Go through the entries below and write each one out exactly.

==== DATA SHOWN ====

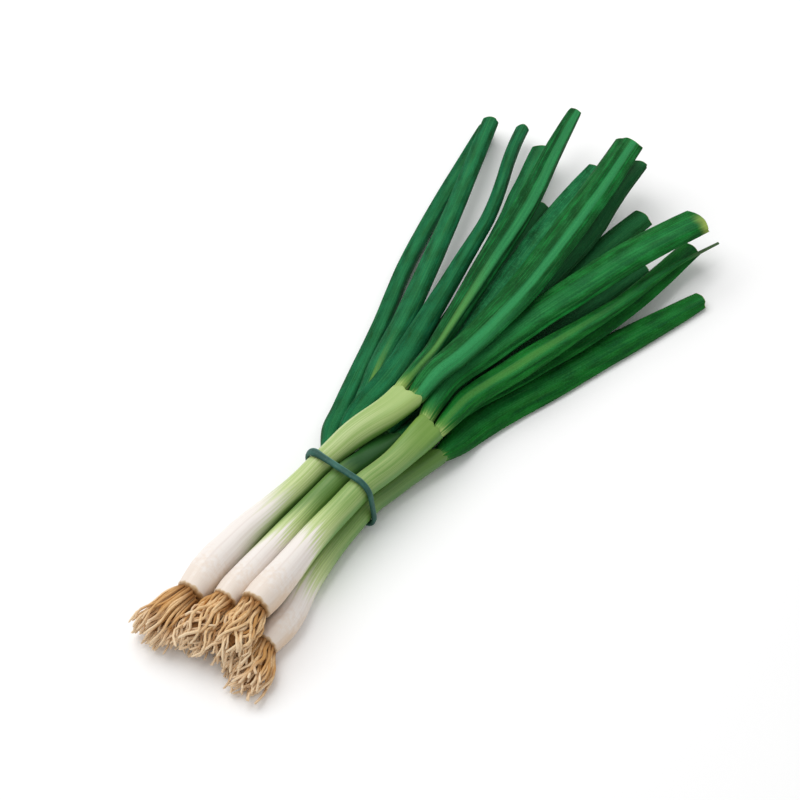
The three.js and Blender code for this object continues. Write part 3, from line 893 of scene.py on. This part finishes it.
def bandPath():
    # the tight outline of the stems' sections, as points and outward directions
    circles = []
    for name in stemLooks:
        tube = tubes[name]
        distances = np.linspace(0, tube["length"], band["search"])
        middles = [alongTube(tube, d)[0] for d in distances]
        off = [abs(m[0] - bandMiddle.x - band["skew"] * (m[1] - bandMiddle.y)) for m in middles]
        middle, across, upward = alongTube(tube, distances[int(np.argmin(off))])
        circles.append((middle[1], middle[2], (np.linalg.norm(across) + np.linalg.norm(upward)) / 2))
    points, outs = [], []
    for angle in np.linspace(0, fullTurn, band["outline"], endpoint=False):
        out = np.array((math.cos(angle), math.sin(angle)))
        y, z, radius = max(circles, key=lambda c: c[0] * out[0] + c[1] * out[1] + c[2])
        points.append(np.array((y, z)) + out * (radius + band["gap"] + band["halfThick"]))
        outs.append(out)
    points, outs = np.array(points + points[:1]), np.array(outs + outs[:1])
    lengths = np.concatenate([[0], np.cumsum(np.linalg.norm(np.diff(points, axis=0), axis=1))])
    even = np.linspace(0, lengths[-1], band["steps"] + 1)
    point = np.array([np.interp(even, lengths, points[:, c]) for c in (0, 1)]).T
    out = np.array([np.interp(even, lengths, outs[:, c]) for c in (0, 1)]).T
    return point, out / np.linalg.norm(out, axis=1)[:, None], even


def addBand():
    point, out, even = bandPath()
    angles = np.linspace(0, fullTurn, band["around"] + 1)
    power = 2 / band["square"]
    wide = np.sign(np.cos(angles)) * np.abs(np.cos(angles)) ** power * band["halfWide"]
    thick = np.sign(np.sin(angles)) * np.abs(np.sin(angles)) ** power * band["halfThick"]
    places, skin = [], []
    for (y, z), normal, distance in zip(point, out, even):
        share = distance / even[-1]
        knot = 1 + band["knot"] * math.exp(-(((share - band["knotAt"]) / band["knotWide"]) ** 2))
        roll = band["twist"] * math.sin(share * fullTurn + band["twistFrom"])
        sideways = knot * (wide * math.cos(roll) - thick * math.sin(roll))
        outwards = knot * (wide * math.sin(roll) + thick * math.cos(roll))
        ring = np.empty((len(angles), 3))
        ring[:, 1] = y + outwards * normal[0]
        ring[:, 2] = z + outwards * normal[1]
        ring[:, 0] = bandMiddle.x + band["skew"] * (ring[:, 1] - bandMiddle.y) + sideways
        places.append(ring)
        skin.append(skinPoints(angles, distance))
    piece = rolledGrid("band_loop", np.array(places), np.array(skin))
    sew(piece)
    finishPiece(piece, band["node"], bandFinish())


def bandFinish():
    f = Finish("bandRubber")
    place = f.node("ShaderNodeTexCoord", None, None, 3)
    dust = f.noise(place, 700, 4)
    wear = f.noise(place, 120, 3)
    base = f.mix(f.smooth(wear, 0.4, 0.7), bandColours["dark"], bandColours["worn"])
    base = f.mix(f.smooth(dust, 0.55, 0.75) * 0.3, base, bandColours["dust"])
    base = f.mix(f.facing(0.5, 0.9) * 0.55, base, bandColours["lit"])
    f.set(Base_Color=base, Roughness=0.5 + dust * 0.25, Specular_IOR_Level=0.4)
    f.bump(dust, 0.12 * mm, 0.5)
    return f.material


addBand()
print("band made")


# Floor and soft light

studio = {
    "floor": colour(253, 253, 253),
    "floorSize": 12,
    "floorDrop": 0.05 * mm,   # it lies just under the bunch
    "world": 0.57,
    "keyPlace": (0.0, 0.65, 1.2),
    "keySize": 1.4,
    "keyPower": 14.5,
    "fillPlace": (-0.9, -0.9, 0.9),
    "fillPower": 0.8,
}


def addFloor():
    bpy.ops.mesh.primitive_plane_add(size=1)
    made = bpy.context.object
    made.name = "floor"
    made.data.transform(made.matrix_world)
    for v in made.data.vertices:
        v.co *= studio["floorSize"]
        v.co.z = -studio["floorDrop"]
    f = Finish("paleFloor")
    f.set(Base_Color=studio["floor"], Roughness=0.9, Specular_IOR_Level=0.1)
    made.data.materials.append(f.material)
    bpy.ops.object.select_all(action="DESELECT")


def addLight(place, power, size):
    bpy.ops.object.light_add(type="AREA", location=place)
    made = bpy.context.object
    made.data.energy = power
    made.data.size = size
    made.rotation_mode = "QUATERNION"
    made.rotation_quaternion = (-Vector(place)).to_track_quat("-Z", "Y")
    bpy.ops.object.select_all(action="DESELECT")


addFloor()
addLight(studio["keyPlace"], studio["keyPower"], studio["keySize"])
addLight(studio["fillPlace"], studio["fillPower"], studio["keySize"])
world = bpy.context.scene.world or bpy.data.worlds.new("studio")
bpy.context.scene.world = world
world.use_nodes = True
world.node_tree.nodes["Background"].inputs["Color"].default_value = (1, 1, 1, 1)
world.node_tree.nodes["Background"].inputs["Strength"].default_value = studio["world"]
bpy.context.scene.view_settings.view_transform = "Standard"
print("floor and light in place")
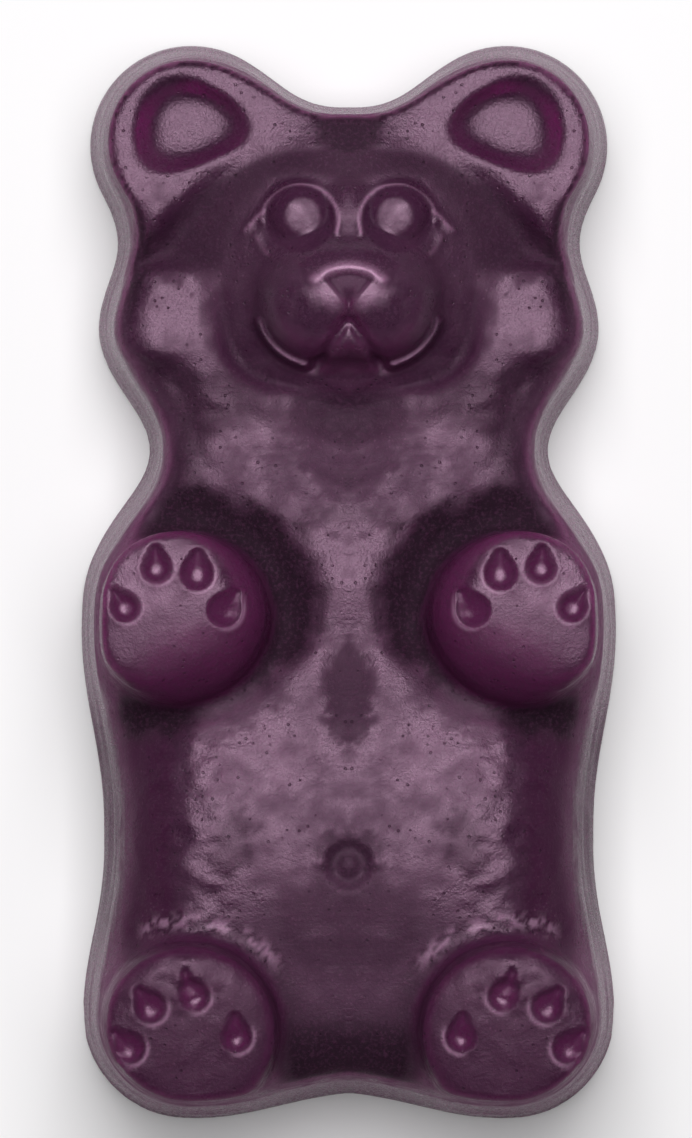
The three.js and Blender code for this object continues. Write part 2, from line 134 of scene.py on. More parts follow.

====

## EXERCISE ANSWER
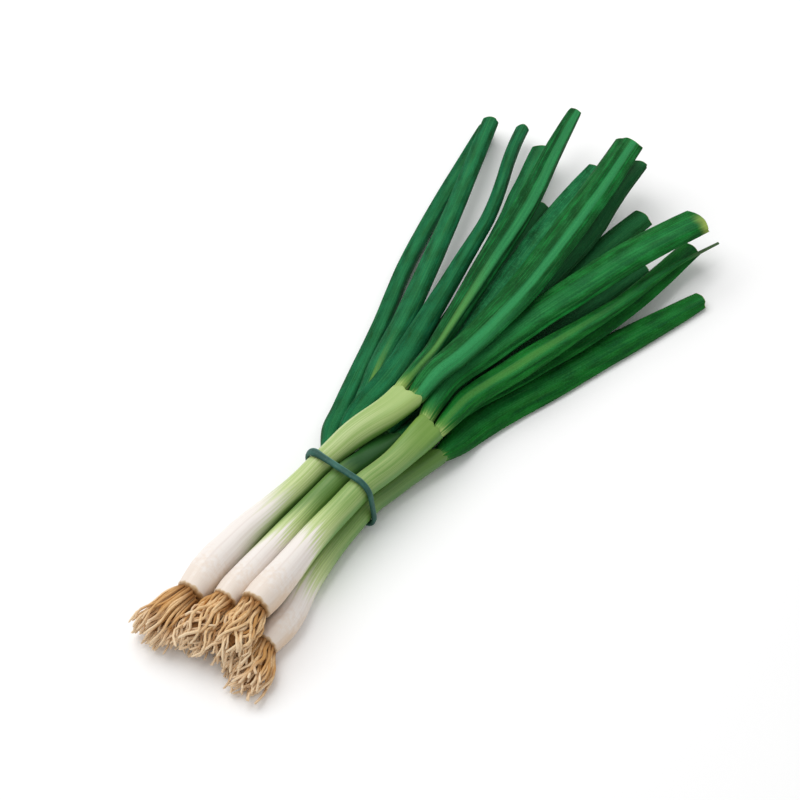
The three.js and Blender code for this object continues. Write part 3, from line 893 of scene.py on. This part finishes it.
def bandPath():
    # the tight outline of the stems' sections, as points and outward directions
    circles = []
    for name in stemLooks:
        tube = tubes[name]
        distances = np.linspace(0, tube["length"], band["search"])
        middles = [alongTube(tube, d)[0] for d in distances]
        off = [abs(m[0] - bandMiddle.x - band["skew"] * (m[1] - bandMiddle.y)) for m in middles]
        middle, across, upward = alongTube(tube, distances[int(np.argmin(off))])
        circles.append((middle[1], middle[2], (np.linalg.norm(across) + np.linalg.norm(upward)) / 2))
    points, outs = [], []
    for angle in np.linspace(0, fullTurn, band["outline"], endpoint=False):
        out = np.array((math.cos(angle), math.sin(angle)))
        y, z, radius = max(circles, key=lambda c: c[0] * out[0] + c[1] * out[1] + c[2])
        points.append(np.array((y, z)) + out * (radius + band["gap"] + band["halfThick"]))
        outs.append(out)
    points, outs = np.array(points + points[:1]), np.array(outs + outs[:1])
    lengths = np.concatenate([[0], np.cumsum(np.linalg.norm(np.diff(points, axis=0), axis=1))])
    even = np.linspace(0, lengths[-1], band["steps"] + 1)
    point = np.array([np.interp(even, lengths, points[:, c]) for c in (0, 1)]).T
    out = np.array([np.interp(even, lengths, outs[:, c]) for c in (0, 1)]).T
    return point, out / np.linalg.norm(out, axis=1)[:, None], even


def addBand():
    point, out, even = bandPath()
    angles = np.linspace(0, fullTurn, band["around"] + 1)
    power = 2 / band["square"]
    wide = np.sign(np.cos(angles)) * np.abs(np.cos(angles)) ** power * band["halfWide"]
    thick = np.sign(np.sin(angles)) * np.abs(np.sin(angles)) ** power * band["halfThick"]
    places, skin = [], []
    for (y, z), normal, distance in zip(point, out, even):
        share = distance / even[-1]
        knot = 1 + band["knot"] * math.exp(-(((share - band["knotAt"]) / band["knotWide"]) ** 2))
        roll = band["twist"] * math.sin(share * fullTurn + band["twistFrom"])
        sideways = knot * (wide * math.cos(roll) - thick * math.sin(roll))
        outwards = knot * (wide * math.sin(roll) + thick * math.cos(roll))
        ring = np.empty((len(angles), 3))
        ring[:, 1] = y + outwards * normal[0]
        ring[:, 2] = z + outwards * normal[1]
        ring[:, 0] = bandMiddle.x + band["skew"] * (ring[:, 1] - bandMiddle.y) + sideways
        places.append(ring)
        skin.append(skinPoints(angles, distance))
    piece = rolledGrid("band_loop", np.array(places), np.array(skin))
    sew(piece)
    finishPiece(piece, band["node"], bandFinish())


def bandFinish():
    f = Finish("bandRubber")
    place = f.node("ShaderNodeTexCoord", None, None, 3)
    dust = f.noise(place, 700, 4)
    wear = f.noise(place, 120, 3)
    base = f.mix(f.smooth(wear, 0.4, 0.7), bandColours["dark"], bandColours["worn"])
    base = f.mix(f.smooth(dust, 0.55, 0.75) * 0.3, base, bandColours["dust"])
    base = f.mix(f.facing(0.5, 0.9) * 0.55, base, bandColours["lit"])
    f.set(Base_Color=base, Roughness=0.5 + dust * 0.25, Specular_IOR_Level=0.4)
    f.bump(dust, 0.12 * mm, 0.5)
    return f.material


addBand()
print("band made")


# Floor and soft light

studio = {
    "floor": colour(253, 253, 253),
    "floorSize": 12,
    "floorDrop": 0.05 * mm,   # it lies just under the bunch
    "world": 0.57,
    "keyPlace": (0.0, 0.65, 1.2),
    "keySize": 1.4,
    "keyPower": 14.5,
    "fillPlace": (-0.9, -0.9, 0.9),
    "fillPower": 0.8,
}


def addFloor():
    bpy.ops.mesh.primitive_plane_add(size=1)
    made = bpy.context.object
    made.name = "floor"
    made.data.transform(made.matrix_world)
    for v in made.data.vertices:
        v.co *= studio["floorSize"]
        v.co.z = -studio["floorDrop"]
    f = Finish("paleFloor")
    f.set(Base_Color=studio["floor"], Roughness=0.9, Specular_IOR_Level=0.1)
    made.data.materials.append(f.material)
    bpy.ops.object.select_all(action="DESELECT")


def addLight(place, power, size):
    bpy.ops.object.light_add(type="AREA", location=place)
    made = bpy.context.object
    made.data.energy = power
    made.data.size = size
    made.rotation_mode = "QUATERNION"
    made.rotation_quaternion = (-Vector(place)).to_track_quat("-Z", "Y")
    bpy.ops.object.select_all(action="DESELECT")


addFloor()
addLight(studio["keyPlace"], studio["keyPower"], studio["keySize"])
addLight(studio["fillPlace"], studio["fillPower"], studio["keySize"])
world = bpy.context.scene.world or bpy.data.worlds.new("studio")
bpy.context.scene.world = world
world.use_nodes = True
world.node_tree.nodes["Background"].inputs["Color"].default_value = (1, 1, 1, 1)
world.node_tree.nodes["Background"].inputs["Strength"].default_value = studio["world"]
bpy.context.scene.view_settings.view_transform = "Standard"
print("floor and light in place")
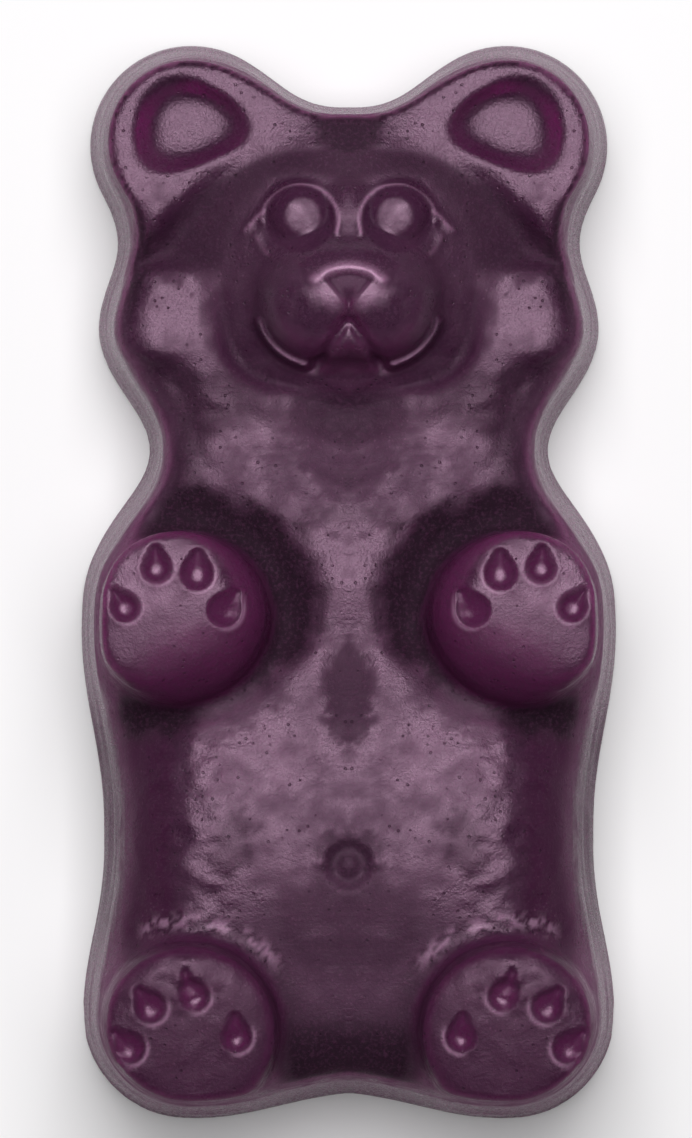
The three.js and Blender code for this object continues. Write part 2, from line 134 of scene.py on. More parts follow.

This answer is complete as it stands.